Iraqi security forces battled Shiite gunmen south of Baghdad on Friday, raising tensions among rival factions of the country's majority religious community and straining a seven-month cease-fire proclaimed by the biggest Shiite militia. ( AP )
The fighting in Kut, 100 miles southeast of Baghdad, broke out Thursday night when factions of the Mahdi Army, led by anti-American cleric Muqtada al-Sadr, attacked checkpoints throughout the city, officials and witnesses said.
Two policemen and two gunmen were killed during the clashes in Kut, which ended Friday, according to Interior Ministry spokesman Maj. Gen. Abdul-Karim Khalaf.
Also Friday, U.S. and Iraqi forces raided neighborhoods of southern Baghdad and Diwaniyah, 80 miles south of the capital, detaining suspected members of the Mahdi Army, Iraqi police said.
Al-Sadr proclaimed a cease-fire last August and extended it indefinitely last month. But the firebrand cleric, who led two uprisings against U.S.-led forces in 2004, has authorized his followers to defend themselves if attacked.
Al-Sadr's supporters have complained that the Shiite-led government has used the cease-fire to accelerate a crackdown against their movement in Baghdad and the Shiite heartland south of the capital.
Iraqi security forces are heavily influenced by a rival Shiite group, the Supreme Islamic Iraqi Council, which wields considerable power in the central government and in provincial administrations throughout the south.
Rival Shiite groups have been battling for control of the oil-rich south with an eye toward the eventual withdrawal of U.S.-led forces. Shiites form an estimated 60 percent of Iraq's 27 million people.
A Sadrist member of parliament alleged that the crackdown in Kut and elsewhere in the south was part of a move by Prime Minister Nouri al-Maliki's Dawa party and the supreme council to prevent al-Sadr's followers from winning control of key southern provinces in provincial elections expected this fall.
"They have no supporters in the central and southern provinces, but we do," Ahmed al-Massoudi told The Associated Press. "If the crackdown against the Sadrists continues, we will begin consultations with other parliamentary blocs to bring down the government and replace it with a genuinely national one."
Al-Sadr's cease-fire last summer was responsible in part for the dramatic fall in violence in Iraq, and U.S. officials have been careful to avoid accusing the young cleric of any role in recent fighting.

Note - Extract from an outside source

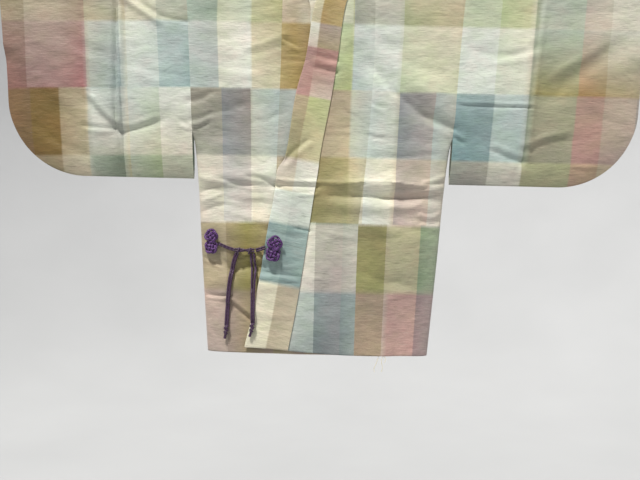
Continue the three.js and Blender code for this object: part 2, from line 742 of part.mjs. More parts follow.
// A flattened knot of two lobes, standing on the cloth.
function ornamentKnot({ x, z, wide, high, tilt, turn }) {
  const behind = (ORNAMENT_DEEP / 2) * Math.cos(Math.PI / LOBE_SIDES);
  const y = frontUnder(x, z, wide / 12, high / 4) - CORD_CLEARANCE - behind;
  const rings = LOBES.map(({ at, part }) =>
    Array.from({ length: LOBE_SIDES }, (_, j) => {
      const angle = (2 * Math.PI * j) / LOBE_SIDES;
      return new THREE.Vector3(
        (wide / 2) * part * Math.cos(angle),
        (ORNAMENT_DEEP / 2) * Math.sqrt(part) * Math.sin(angle),
        (high / 2) * at,
      );
    }),
  );
  const geometry = ringsGeometry(rings);
  geometry.rotateY(THREE.MathUtils.degToRad(tilt));
  geometry.rotateZ(THREE.MathUtils.degToRad(turn));
  return geometry.translate(x, y, z);
}

// The wrap that joins both ties, lying across.
function tieWrap({ x, z, wide, high, deep }) {
  const y = frontUnder(x, z, wide / 2, 0) - CORD_CLEARANCE - deep / 2;
  const profile = [-1, -0.85, -0.45, 0, 0.45, 0.85, 1];
  const rings = profile.map((at) => {
    const part = Math.sqrt(1 - 0.45 * at ** 4);
    return Array.from({ length: LOBE_SIDES }, (_, j) => {
      const angle = (2 * Math.PI * j) / LOBE_SIDES;
      return new THREE.Vector3(
        x + (wide / 2) * at,
        y + (deep / 2) * part * Math.sin(angle),
        z + (high / 2) * part * Math.cos(angle),
      );
    });
  });
  return ringsGeometry(rings);
}

// The knot and short tip at the end of a hanging tie.
function endKnot({ x, top, tip, lean }) {
  const high = top - tip;
  const y = frontUnder(x, top - high * 0.3, 0, high * 0.3) - CORD_CLEARANCE - END_KNOT_WIDE / 2;
  const rings = END_PROFILE.map(({ at, part }) =>
    Array.from({ length: 8 }, (_, j) => {
      const angle = (2 * Math.PI * j) / 8;
      const radius = (END_KNOT_WIDE / 2) * part;
      const across = x + lean * at ** 2 + radius * Math.cos(angle);
      return new THREE.Vector3(across, y + radius * Math.sin(angle), top - high * at);
    }),
  );
  return ringsGeometry(rings);
}

// The hook: a straight stem that bows to one side and comes back over the bearing point.
function hook() {
  const centreZ = -HOOK_RADIUS + HOOK_WIRE / 2;
  const foot = ROD_Z + ROD_RADIUS + SEAM_GAP;
  const stemTop = centreZ - HOOK_RADIUS * 1.25;
  const points = [
    new THREE.Vector3(0, 0, foot),
    new THREE.Vector3(0, 0, (foot + stemTop) / 2),
    new THREE.Vector3(0, 0, stemTop),
    new THREE.Vector3(3.5, 0, stemTop + 6),
  ];
  for (let i = 0; i <= HOOK_STEPS; i++) {
    const angle = THREE.MathUtils.degToRad(mix(HOOK_FROM, HOOK_TO, i / HOOK_STEPS));
    const high = centreZ + HOOK_RADIUS * Math.sin(angle);
    points.push(new THREE.Vector3(HOOK_RADIUS * Math.cos(angle), 0, high));
  }
  return tubeGeometry(points, HOOK_WIRE / 2, HOOK_SIDES);
}

function rod() {
  const radii = [
    { x: -ROD_HALF_LENGTH, part: 0.7 },
    { x: -ROD_HALF_LENGTH + 3, part: 1 },
    { x: ROD_HALF_LENGTH - 3, part: 1 },
    { x: ROD_HALF_LENGTH, part: 0.7 },
  ];
  const rings = radii.map(({ x, part }) =>
    Array.from({ length: ROD_SIDES }, (_, j) => {
      const angle = (2 * Math.PI * (j + 0.5)) / ROD_SIDES;
      const radius = ROD_RADIUS * part;
      return new THREE.Vector3(x, radius * Math.cos(angle), ROD_Z + radius * Math.sin(angle));
    }),
  );
  return ringsGeometry(rings);
}

addPiece("body_left", bodyPanel(1), COLOURS.panel);
addPiece("body_right", bodyPanel(-1), COLOURS.panel);
addPiece("okumi_left", okumi(1), COLOURS.okumi);
addPiece("okumi_right", okumi(-1), COLOURS.okumi);
addPiece("collar_left", collar(1), COLOURS.collar);
addPiece("collar_right", collar(-1), COLOURS.collar);
addPiece("sleeve_left", sleeve(1), COLOURS.sleeve);
addPiece("sleeve_right", sleeve(-1), COLOURS.sleeve);
for (const knot of ORNAMENTS) addPiece(knot.name, ornamentKnot(knot), COLOURS.cord);
addPiece("tie_wrap", tieWrap(WRAP), COLOURS.cord);
for (const { name, twin, route } of CORDS) {
  for (const { end, aside } of twin ? TWIN_STRANDS : ONE_STRAND) {
    const cord = tubeGeometry(cordPoints(route, aside), CORD_DIAMETER / 2, CORD_SIDES);
    addPiece(name + end, cord, COLOURS.cord);
  }
}
for (const knot of END_KNOTS) addPiece(knot.name, endKnot(knot), COLOURS.cord);
addPiece("hanger_rod", rod(), COLOURS.rod, 0.5);
addPiece("hanger_hook", hook(), COLOURS.hook, 0.35);

export default group;
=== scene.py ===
import math

import bpy
import numpy as np
from mathutils import Matrix, Vector


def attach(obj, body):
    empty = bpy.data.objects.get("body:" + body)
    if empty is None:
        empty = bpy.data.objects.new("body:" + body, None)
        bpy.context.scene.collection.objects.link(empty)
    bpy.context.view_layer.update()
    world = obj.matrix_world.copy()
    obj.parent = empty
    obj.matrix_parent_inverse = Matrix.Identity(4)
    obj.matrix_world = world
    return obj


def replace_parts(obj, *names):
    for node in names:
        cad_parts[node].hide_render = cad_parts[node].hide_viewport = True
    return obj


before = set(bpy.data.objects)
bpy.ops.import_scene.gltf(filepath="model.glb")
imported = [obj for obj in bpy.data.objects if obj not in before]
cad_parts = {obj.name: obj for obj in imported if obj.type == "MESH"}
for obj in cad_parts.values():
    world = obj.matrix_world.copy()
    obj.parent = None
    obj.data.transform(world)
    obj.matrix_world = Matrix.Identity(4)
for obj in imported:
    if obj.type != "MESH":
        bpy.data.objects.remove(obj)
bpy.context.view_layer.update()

# Sizes are in millimetres until a mesh is made. The front faces -Y.
MM = 0.001
PART_WALL = 1.6
BAND_WALL = 3.2
LAP = 5.0
BAND_PROUD = (BAND_WALL - PART_WALL) / 2
ROD_RADIUS = 8.0
SHOULDER_TOP = -120.0
BEND = ROD_RADIUS + 0.65 + PART_WALL / 2
ROD_Z = SHOULDER_TOP - PART_WALL / 2 - BEND
QUARTER_BEND = BEND * math.pi / 2
CORD_DIAMETER = 4.5
CORD_CLEARANCE = 0.5
TWIN_PITCH = 4.3
HEM_Z = -950.0
ATTACH_END = -512.0
SIDE_CLOSED = -546.0
EDGE_HALF_DEPTH = 10.0
FRONT_TOP = -178.0
HEM_LIFT = 11.0
HEM_LIFT_FADE = 70.0
CLOTH_WALL = 1.3
LAYER_WALL = 1.1
# Heights or places between which a thing fades, each as the smooth function takes them
EDGE_FADE = (-130, -300)
LAP_FADE = (-195, -145)
HEM_LIFT_ACROSS = (-142, 70)
LAP_RAMP = 40
LAP_START = 4

# z, half width, half depth of the front, half depth of the back
BODY = np.array([
    (-950, 217, 33, 26),
    (-760, 233, 28, 23),
    (-608, 245, 21, 18),
    (-546, 252.5, 17.5, 15.5),
    (-512, 259.5, 15.5, 14),
    (-441, 264, 14, 13),
    (-300, 273, 12, 11.5),
    (-131, 285, BEND, BEND),
    (-120, 285, BEND, BEND),
])
# z, panel to okumi, okumi to collar, free edge of the collar, rise of that edge
LEFT_LINES = np.array([
    (-950, 71, -57, -142, 0),
    (-819, 72, -37, -118.5, 0),
    (-703, 74, -22, -102, 0),
    (-640, 80, -14, -92, 0),
    (-592, 85, -7, -87, 0),
    (-566, 87.5, -4.5, -73, 0),
    (-441, 96, 16, -55, 0),
    (-368, 99, 26, -37, 0),
    (-262, 99, 39, -21, 0),
    (-220, 90, 55, -1, 14),
    (-178, 72.8, 71, 14, 22),
])
RIGHT_LINES = np.array([
    (-950, -86, 39, 120, 0),
    (-819, -87, 22, 101, 0),
    (-703, -88, 8, 86, 0),
    (-592, -89, 3, 73, 0),
    (-441, -87, -8, 54, 0),
    (-368, -86, -17, 44, 0),
    (-262, -86, -31, 28, 0),
    (-220, -84, -53, 4, 14),
    (-178, -72.8, -71, -14, 22),
])
OKUMI_LINE, SEAM_LINE, FREE_LINE, RISE = 1, 2, 3, 4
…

Instead, the U.S. military points the finger at "criminals" and "rogue militiamen" who have defied al-Sadr's cease-fire order and who maintain close ties to Iran.
Iraqi reinforcements were sent to Kut four days ago to wrest control from Mahdi Army fighters, police said.

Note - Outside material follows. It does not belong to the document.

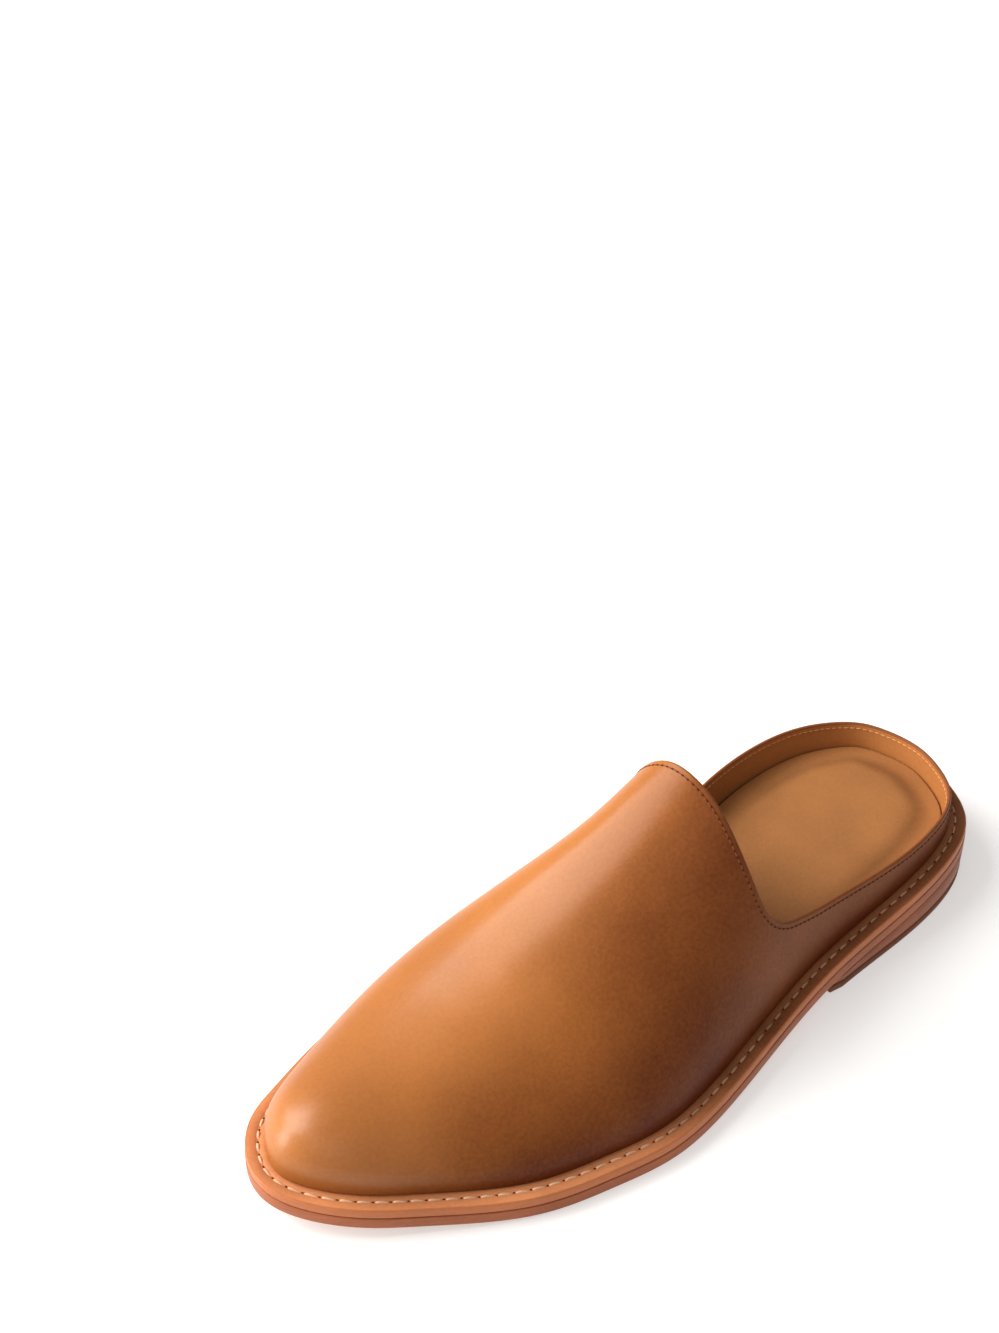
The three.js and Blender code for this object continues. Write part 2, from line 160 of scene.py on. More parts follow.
# %% Heights of the layers
def sole_bottom(x):
    toe = np.maximum((x / LENGTH - FLAT[1]) / (1 - FLAT[1]), 0)
    return HEEL_HEIGHT * smooth(FLAT[0], HEEL_SEAT_END, x / LENGTH) + TOE_SPRING * toe * toe


def sole_top(x):
    return sole_bottom(x) + OUTSOLE


def welt_bottom(x):
    return sole_top(x) + GAP


def welt_top(x):
    return welt_bottom(x) + WELT


def foot(x):
    """Height of the foot of the upper."""
    return welt_top(x) + GAP


print("foot of the upper:", [round(float(foot(x)), 1) for x in (0, LENGTH)], "mm at heel and toe")

# %% [markdown]
# ## The outline
#
# The rows of the outline are joined by one closed curve with even curvature, found from a small set of
# equations. An inset version of it serves the upper, the insole and the rounded edges.

# %% Outline curve
marks = np.array([(s * LENGTH, a * mix(HEEL_WIDTH, BALL_WIDTH, smooth(*WIDTH_CHANGE, s)) / 2)
                  for s, a in OUTLINE])
count = len(marks)
ring = np.eye(count)
links = 4 * ring + np.roll(ring, 1, 0) + np.roll(ring, -1, 0)
mark_slopes = np.linalg.solve(links, 3 * (np.roll(marks, -1, 0) - np.roll(marks, 1, 0)))


def outline(t, inset=0.0):
    """Points of the outline at t rows from the heel's back, drawn in by inset, and the way out there."""
    t = np.asarray(t, float)
    i = np.floor(t).astype(int)
    u = (t - i)[..., None]
    a, b = marks[i % count], marks[(i + 1) % count]
    sa, sb = mark_slopes[i % count], mark_slopes[(i + 1) % count]
    way = 6 * u * (1 - u) * (b - a) + sa * (1 - u) * (1 - 3 * u) + sb * u * (3 * u - 2)
    way /= np.linalg.norm(way, axis=-1, keepdims=True)
    outward = np.stack([-way[..., 1], way[..., 0]], -1)
    return hermite(a, b, sa, sb, u) - np.asarray(inset)[..., None] * outward, outward


SEARCH_POINTS, WAY_POINTS = 20001, 4001
search = np.linspace(-1, count - 1, SEARCH_POINTS)
heel_end = search[np.argmin(outline(search)[0][:, 0])]
toe_end = search[np.argmax(outline(search)[0][:, 0])]
WAYS = {"outer": np.linspace(heel_end, toe_end, WAY_POINTS),
        "inner": np.linspace(heel_end + count, toe_end, WAY_POINTS)}
edge_points = outline(search)[0]
MIDDLE = np.append((edge_points.min(0) + edge_points.max(0)) / 2, 0)


def row_at(side, x, inset):
    """The place along the outline where one side of it lies x from the heel's back."""
    return np.interp(x, outline(WAYS[side], inset)[0][:, 0], WAYS[side])


def end_at(facing, inset):
    return outline(heel_end if facing < 0 else toe_end, inset)[0][0]


print("outline:", round(float(end_at(1, 0.0) - end_at(-1, 0.0)), 1), "mm long")

# %% [markdown]
# ## The upper's surface
#
# The leather is pulled wet over the last and takes its form: each section rises from the welt as a slack
# ellipse, rounder on the outer side, and meets the other side at the crest. The crest runs down from the
# instep to the toe and drifts to the inner side, where the big toe is.

# %% Surface of the last
SIDE_CHANGE, TOE_CHANGE = (-0.6, 0.6), (0.2, 0.95)  # facing over which one roundness becomes another
CORNER_STEPS = 60


def slowed(x, start, limit, end):
    """A place along the foot that slows down from start on, and is end at the limit."""
    t = (x - start) / (limit - start)
    return np.where(t <= 0, x, hermite(start, end, limit - start, 0, np.clip(t, 0, 1)))


def crest_at(x):
    """The point of the crest above x; toe and heel cap end before the outline does."""
    along = slowed(x, TOE_CAP[0] * LENGTH, end_at(1, WELT_SHOW), TOE_CAP[1] * LENGTH)
    along = slowed(along, HEEL_CAP[0] * LENGTH, end_at(-1, WELT_SHOW), HEEL_CAP[1] * LENGTH)
    height = INSTEP * read(CREST, "along", "height", along / LENGTH)
    return np.stack([along, BALL_WIDTH / 2 * read(CREST, "along", "aside", along / LENGTH),
                     foot(along) + height], -1)


def roundness(outward):
    sides = mix(ROUNDNESS["inner"], ROUNDNESS["outer"], smooth(*SIDE_CHANGE, outward[..., 1]))
    return mix(sides, ROUNDNESS["toe"], smooth(*TOE_CHANGE, outward[..., 0]))


def upper_at(side, x, turn):
    """Points of the upper, from turn 0 at the welt to turn 1 at the crest."""
    base, outward = outline(row_at(side, x, WELT_SHOW), WELT_SHOW)
    crest = crest_at(x)
    power = mix(2 / roundness(outward), 1, smooth(CREST_EASE, 1, turn))
    rise, run = np.sin(turn * math.pi / 2), np.maximum(np.cos(turn * math.pi / 2), 0)
    inward = 1 - run ** power
    bulge = SIDE_BULGE * math.sqrt(27 / 4) * rise * run * run  # the root brings the curve's peak to 1
    return np.stack([mix(base[..., 0], crest[..., 0], inward) + outward[..., 0] * bulge,
                     mix(base[..., 1], crest[..., 1], inward) + outward[..., 1] * bulge,
                     mix(foot(base[..., 0]), crest[..., 2], rise ** power)], -1)


def turn_at(side, x, height):
    """The turn at which a section reaches a height above the foot of the upper."""
    base, outward = outline(row_at(side, x, WELT_SHOW), WELT_SHOW)
    share = np.clip(height / (crest_at(x)[..., 2] - foot(base[..., 0])), 0, 1)
    return np.arcsin(share ** (roundness(outward) / 2)) / (math.pi / 2)


def lean(side, turn):
    """How far the vamp's edge leans back from the throat."""
    return LENGTH * read(THROAT_LEAN, "turn", side, turn)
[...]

However, al-Sadr's followers have been growing increasingly angry at what they consider a government campaign against them under the guise of a security crackdown.
In Basra, a Sadrist cleric, Sheik Nasir al-Mashaykhi, told worshippers at Friday prayer services that "we are committed to the cease-fire decision" and would punish Mahdi Army members who break the truce.
But al-Mashaykhi warned against any move to crack down on al-Sadr's followers in Basra, the country's second largest city and headquarters of Iraq's vast oil industry.
" Basra is not Kut or Diwaniyah," he said. " Basra will turn into a cemetery for those who try to fight the Sadrists or detain them."
In Baghdad, U.S. and Iraqi troops clashed with Shiite gunmen late Thursday in a southwestern neighborhood, police said, speaking on condition of anonymity because they were not authorized to release the information. There was no immediate comment from U.S. officials.
However, the U.S. command said Iraqi helicopters late Thursday fired a Hellfire missile and 30 mm cannon at gunmen who had attacked coalition troops with mortars or rockets. Six of the gunmen were killed, the U.S. statement said.
The statement did not identify the assailants but said the attack occurred in a Baghdad district where Shiite militiamen operate.
Also Friday, the U.S. military released 13 detainees who were welcomed home at a ceremony in the former Sunni insurgent stronghold of Azamiyah in northern Baghdad. It was the latest in a series of releases meant as a goodwill gesture to promote reconciliation with minority Sunnis who have turned against al-Qaida in Iraq.